Egypt has gone archeology-crazy in the last year, uncovering lost cities and parading dozens of pharaohs in the street to encourage tourism. And now, the Egyptian Ministry of Tourism and Antiquities is publishing a stunning finding from the Koum el-Khulgan archaeological site—110 graves that span 3 eras of ancient Egyptian history.
The graves contain the bodies of adults and children, often buried in a manner appropriate for their era. According to the Egyptian Ministry of Tourism and Antiquities, 68 of the bodies date from the Predynastic Period (around 3,000 B.C.), a time before the unification of upper and lower Egypt. Only 5 of the burials date from the Early Dynastic period (directly after 3,000 B.C.), and the other 37 span the Hyksos dynasty (between 1,782 and 1,570 B.C.), a short but significant period between the Middle and New Kingdoms.
The burial site, which is around 100 miles northeast of Cairo, provides significant insight into burial rituals, ancient Egyptian art, and of course, the culture of everyday people. It appears that the 68 Predynastic graves come from the Buto, a Lower Egypt civilization. Their bodies are set in a squatting position, and their heads face west toward the sunset. An infant from the Predynastic period was also found at the site buried in an jar, a gesture that we still don’t understand.
Several artifacts were discovered at the site, including ovens, bowls, furniture, and scarab amulets. Hieroglyphic seals made of clay were also discovered at the site. These seals were often used to stamp official documents, similar to how a business or public department might stamp documents today.
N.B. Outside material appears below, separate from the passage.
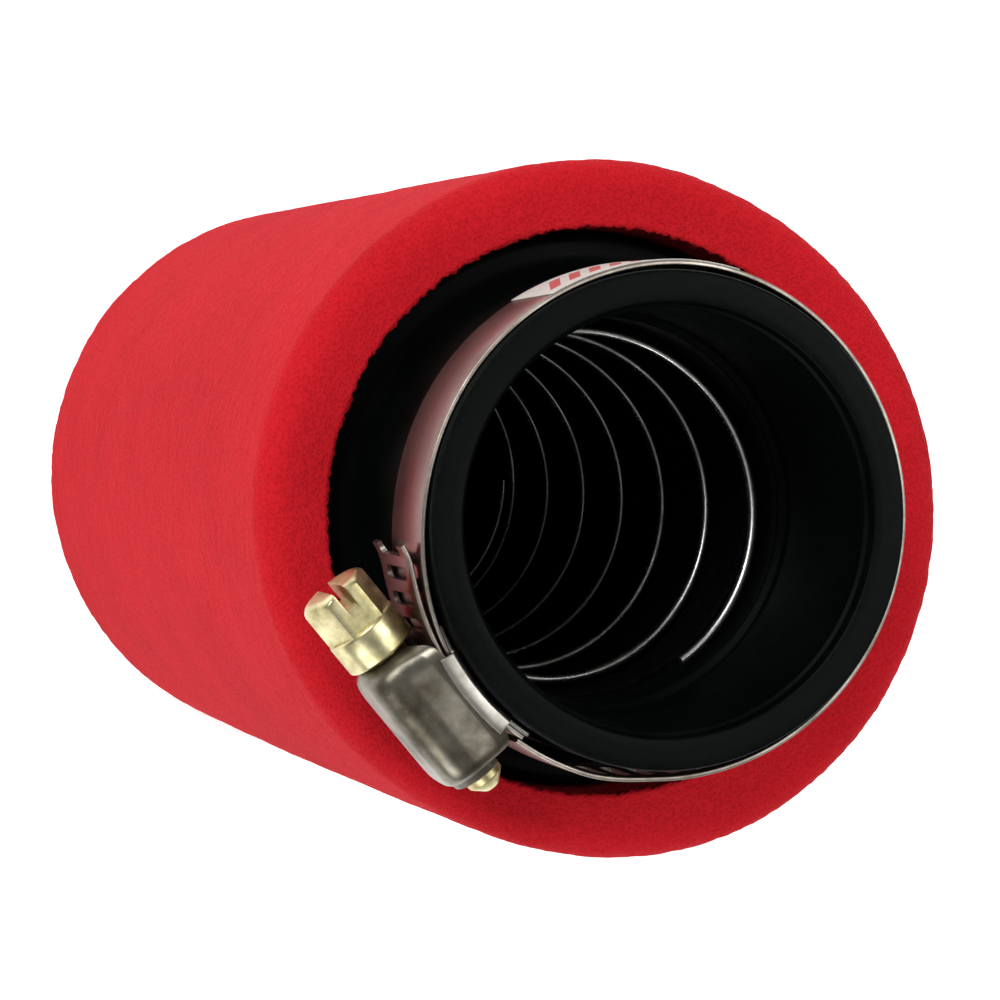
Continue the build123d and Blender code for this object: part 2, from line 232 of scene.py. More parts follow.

We should expect to see more ancient Egyptian discoveries over the next year. Egyptian President Abdel Fattah el-Sisi began expanding archeological and tourism projects in early 2020, and has doubled down to try and recover Egypt’s damaged tourism business. Before COVID-19, Egypt could expect over 13 million tourists a year, but the country only saw 3.5 million tourists in 2020.